## DATA ROWS
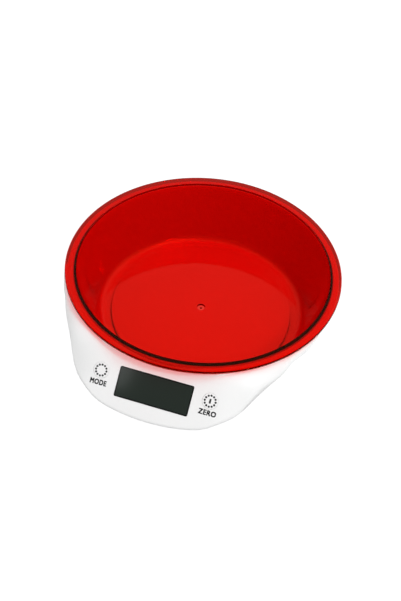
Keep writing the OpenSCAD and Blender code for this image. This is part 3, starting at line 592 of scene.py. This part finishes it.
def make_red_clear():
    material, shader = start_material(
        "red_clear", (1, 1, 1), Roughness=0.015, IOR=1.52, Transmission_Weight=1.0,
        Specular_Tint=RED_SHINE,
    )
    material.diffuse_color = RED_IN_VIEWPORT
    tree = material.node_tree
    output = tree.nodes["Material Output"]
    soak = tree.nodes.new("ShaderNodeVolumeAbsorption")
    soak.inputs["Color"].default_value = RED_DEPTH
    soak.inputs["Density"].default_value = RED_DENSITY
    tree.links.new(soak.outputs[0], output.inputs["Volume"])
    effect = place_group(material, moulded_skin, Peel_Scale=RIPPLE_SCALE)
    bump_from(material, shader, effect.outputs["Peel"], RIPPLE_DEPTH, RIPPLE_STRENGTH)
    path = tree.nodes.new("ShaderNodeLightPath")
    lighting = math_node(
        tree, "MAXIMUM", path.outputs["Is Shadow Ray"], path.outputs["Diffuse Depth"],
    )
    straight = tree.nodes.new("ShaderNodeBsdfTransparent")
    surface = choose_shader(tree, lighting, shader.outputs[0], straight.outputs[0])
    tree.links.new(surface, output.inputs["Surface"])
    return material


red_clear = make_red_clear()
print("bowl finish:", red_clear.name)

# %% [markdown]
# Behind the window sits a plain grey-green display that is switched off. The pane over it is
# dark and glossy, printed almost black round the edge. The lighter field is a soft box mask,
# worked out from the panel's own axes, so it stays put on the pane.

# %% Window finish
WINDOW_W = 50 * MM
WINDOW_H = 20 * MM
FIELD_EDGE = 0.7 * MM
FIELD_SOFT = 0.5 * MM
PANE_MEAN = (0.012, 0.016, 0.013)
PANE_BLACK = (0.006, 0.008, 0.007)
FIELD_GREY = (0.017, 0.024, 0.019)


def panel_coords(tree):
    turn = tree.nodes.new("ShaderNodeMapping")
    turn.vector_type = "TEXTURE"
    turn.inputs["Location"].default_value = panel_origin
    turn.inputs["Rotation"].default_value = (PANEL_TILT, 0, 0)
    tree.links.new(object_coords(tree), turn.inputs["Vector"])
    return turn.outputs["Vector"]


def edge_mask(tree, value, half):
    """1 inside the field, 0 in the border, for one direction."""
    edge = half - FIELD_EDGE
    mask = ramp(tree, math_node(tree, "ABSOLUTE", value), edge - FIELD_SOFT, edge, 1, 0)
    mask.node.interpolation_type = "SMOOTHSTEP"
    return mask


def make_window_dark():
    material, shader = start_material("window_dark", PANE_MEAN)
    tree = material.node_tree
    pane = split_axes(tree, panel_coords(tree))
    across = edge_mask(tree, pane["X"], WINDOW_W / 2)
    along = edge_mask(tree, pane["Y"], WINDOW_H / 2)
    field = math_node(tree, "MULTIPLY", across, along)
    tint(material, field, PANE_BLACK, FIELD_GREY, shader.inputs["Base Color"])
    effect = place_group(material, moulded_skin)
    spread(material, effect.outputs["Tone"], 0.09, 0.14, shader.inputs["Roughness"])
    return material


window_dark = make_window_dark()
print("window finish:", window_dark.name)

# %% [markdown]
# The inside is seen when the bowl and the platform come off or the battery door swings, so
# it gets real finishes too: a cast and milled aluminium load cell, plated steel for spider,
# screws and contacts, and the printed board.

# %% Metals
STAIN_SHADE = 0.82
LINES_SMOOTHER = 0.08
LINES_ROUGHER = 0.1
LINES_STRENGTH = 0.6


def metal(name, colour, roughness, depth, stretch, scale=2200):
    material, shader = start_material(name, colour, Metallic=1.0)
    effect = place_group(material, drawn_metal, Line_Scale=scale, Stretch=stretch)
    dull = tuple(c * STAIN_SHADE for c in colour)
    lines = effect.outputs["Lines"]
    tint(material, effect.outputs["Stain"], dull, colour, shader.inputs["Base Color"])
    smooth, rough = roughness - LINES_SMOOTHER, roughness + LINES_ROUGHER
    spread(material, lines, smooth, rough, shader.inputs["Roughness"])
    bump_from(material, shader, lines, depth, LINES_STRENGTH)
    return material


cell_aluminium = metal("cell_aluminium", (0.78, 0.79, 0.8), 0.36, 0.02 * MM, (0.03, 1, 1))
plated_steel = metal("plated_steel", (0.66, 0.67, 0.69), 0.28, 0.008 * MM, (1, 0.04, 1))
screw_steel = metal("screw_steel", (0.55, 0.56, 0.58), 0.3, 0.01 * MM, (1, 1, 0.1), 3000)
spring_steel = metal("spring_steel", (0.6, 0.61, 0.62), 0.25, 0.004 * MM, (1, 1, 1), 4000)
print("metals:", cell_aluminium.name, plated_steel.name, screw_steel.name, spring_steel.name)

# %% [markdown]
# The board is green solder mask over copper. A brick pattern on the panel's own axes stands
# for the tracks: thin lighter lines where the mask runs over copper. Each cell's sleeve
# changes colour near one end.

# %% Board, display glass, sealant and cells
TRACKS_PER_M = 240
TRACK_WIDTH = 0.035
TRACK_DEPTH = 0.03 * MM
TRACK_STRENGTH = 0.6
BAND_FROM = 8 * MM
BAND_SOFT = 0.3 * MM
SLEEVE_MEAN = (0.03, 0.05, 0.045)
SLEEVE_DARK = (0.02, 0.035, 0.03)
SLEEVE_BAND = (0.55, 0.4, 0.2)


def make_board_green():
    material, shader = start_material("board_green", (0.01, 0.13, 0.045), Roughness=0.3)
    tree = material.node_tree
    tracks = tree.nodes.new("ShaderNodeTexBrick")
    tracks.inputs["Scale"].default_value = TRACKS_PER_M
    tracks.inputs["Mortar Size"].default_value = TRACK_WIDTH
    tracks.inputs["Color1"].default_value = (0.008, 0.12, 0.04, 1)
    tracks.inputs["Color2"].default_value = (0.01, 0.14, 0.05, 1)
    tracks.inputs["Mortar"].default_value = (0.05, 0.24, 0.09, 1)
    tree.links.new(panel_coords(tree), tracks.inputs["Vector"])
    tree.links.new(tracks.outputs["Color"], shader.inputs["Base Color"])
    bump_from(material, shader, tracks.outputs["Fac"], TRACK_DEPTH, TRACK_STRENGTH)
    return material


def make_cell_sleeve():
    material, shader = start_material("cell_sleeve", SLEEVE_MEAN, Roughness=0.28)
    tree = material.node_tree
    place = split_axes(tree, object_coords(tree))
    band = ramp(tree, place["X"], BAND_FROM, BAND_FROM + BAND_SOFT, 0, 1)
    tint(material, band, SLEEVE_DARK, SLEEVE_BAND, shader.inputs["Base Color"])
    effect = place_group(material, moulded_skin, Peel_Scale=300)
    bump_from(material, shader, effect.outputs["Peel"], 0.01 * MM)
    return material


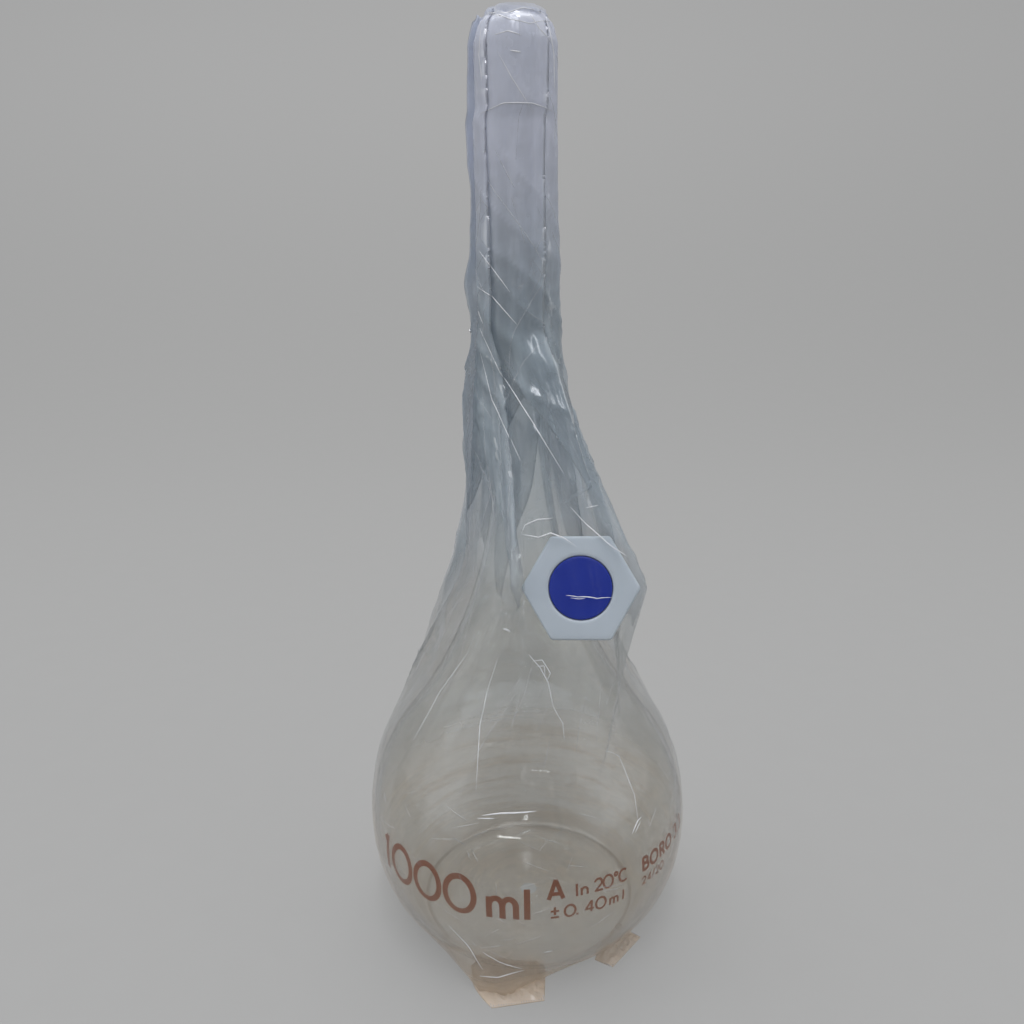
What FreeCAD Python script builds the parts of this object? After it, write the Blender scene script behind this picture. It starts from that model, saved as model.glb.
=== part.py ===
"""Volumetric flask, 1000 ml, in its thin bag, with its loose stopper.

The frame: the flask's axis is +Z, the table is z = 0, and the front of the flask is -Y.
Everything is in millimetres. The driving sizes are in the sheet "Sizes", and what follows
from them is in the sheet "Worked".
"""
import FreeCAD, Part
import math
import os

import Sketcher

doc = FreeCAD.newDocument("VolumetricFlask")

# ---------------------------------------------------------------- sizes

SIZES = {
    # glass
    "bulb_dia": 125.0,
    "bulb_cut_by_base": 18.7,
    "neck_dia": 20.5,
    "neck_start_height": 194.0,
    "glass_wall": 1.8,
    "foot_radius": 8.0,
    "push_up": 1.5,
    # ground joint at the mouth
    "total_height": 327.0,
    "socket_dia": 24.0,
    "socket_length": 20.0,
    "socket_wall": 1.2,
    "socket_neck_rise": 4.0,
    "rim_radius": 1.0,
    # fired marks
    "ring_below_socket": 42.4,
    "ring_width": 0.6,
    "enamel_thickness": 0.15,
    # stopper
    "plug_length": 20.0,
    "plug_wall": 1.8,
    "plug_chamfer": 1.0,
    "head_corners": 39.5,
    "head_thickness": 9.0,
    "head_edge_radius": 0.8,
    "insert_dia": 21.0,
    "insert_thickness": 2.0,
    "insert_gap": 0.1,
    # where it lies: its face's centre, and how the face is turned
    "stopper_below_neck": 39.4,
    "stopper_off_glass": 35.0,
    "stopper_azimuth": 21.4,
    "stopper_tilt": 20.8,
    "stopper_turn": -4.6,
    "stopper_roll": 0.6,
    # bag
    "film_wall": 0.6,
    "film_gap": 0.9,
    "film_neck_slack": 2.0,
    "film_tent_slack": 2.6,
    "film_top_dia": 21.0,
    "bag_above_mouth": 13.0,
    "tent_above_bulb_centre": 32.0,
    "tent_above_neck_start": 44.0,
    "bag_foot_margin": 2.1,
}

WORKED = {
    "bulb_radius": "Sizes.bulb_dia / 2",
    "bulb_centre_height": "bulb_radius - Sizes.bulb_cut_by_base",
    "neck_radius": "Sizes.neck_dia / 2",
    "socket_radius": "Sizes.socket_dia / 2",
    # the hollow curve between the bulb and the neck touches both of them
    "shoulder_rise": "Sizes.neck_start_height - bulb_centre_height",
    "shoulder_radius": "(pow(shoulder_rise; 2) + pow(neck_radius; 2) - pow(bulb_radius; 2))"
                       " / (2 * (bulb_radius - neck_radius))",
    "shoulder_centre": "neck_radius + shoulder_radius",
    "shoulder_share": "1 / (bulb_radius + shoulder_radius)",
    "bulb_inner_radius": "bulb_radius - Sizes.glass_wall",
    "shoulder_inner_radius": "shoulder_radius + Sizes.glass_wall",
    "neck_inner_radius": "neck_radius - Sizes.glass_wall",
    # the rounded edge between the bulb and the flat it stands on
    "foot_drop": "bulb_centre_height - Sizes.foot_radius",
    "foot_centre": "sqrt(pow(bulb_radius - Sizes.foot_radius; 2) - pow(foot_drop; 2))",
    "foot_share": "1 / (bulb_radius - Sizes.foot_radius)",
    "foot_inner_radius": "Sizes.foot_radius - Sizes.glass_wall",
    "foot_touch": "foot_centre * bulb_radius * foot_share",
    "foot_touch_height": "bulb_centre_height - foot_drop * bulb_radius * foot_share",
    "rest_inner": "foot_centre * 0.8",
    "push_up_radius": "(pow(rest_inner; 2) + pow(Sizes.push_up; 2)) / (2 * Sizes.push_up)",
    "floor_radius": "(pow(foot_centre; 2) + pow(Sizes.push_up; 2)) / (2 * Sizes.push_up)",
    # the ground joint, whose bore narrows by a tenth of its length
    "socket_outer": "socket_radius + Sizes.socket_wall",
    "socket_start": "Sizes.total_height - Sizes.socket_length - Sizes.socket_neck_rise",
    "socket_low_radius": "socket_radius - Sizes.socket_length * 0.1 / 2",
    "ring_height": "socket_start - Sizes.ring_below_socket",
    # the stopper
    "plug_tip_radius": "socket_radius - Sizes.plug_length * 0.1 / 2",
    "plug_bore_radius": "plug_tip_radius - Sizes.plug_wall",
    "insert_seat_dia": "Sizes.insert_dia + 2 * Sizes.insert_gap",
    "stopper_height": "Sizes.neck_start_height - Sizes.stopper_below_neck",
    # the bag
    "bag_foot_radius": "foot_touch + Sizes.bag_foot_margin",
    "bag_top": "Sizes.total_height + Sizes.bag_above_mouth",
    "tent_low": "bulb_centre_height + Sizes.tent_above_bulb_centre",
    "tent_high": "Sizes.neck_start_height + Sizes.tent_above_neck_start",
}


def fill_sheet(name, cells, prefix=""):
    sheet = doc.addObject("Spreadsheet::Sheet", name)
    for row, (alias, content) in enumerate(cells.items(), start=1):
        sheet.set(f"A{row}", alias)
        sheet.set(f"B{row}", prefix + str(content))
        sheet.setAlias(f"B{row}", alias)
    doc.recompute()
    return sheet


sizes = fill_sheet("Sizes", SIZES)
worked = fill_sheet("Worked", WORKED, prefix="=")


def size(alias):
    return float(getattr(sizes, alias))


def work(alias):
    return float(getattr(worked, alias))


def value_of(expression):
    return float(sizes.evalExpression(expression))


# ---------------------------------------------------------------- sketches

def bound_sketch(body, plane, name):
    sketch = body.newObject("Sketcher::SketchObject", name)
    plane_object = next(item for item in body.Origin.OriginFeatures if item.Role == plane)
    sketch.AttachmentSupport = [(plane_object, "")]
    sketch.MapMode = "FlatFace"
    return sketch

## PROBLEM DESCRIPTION
Please return every line from the first one in the records above down to the line containing "FIELD_GREY = (0.017, 0.024, 0.019)", including both, exactly as written and nothing more.

## SOLUTION FOR THIS EXERCISE
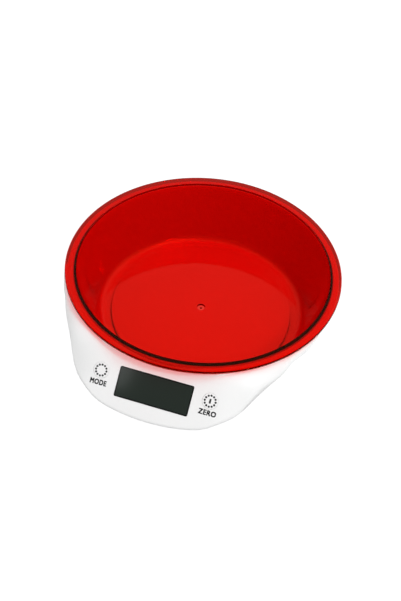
Keep writing the OpenSCAD and Blender code for this image. This is part 3, starting at line 592 of scene.py. This part finishes it.
def make_red_clear():
    material, shader = start_material(
        "red_clear", (1, 1, 1), Roughness=0.015, IOR=1.52, Transmission_Weight=1.0,
        Specular_Tint=RED_SHINE,
    )
    material.diffuse_color = RED_IN_VIEWPORT
    tree = material.node_tree
    output = tree.nodes["Material Output"]
    soak = tree.nodes.new("ShaderNodeVolumeAbsorption")
    soak.inputs["Color"].default_value = RED_DEPTH
    soak.inputs["Density"].default_value = RED_DENSITY
    tree.links.new(soak.outputs[0], output.inputs["Volume"])
    effect = place_group(material, moulded_skin, Peel_Scale=RIPPLE_SCALE)
    bump_from(material, shader, effect.outputs["Peel"], RIPPLE_DEPTH, RIPPLE_STRENGTH)
    path = tree.nodes.new("ShaderNodeLightPath")
    lighting = math_node(
        tree, "MAXIMUM", path.outputs["Is Shadow Ray"], path.outputs["Diffuse Depth"],
    )
    straight = tree.nodes.new("ShaderNodeBsdfTransparent")
    surface = choose_shader(tree, lighting, shader.outputs[0], straight.outputs[0])
    tree.links.new(surface, output.inputs["Surface"])
    return material


red_clear = make_red_clear()
print("bowl finish:", red_clear.name)

# %% [markdown]
# Behind the window sits a plain grey-green display that is switched off. The pane over it is
# dark and glossy, printed almost black round the edge. The lighter field is a soft box mask,
# worked out from the panel's own axes, so it stays put on the pane.

# %% Window finish
WINDOW_W = 50 * MM
WINDOW_H = 20 * MM
FIELD_EDGE = 0.7 * MM
FIELD_SOFT = 0.5 * MM
PANE_MEAN = (0.012, 0.016, 0.013)
PANE_BLACK = (0.006, 0.008, 0.007)
FIELD_GREY = (0.017, 0.024, 0.019)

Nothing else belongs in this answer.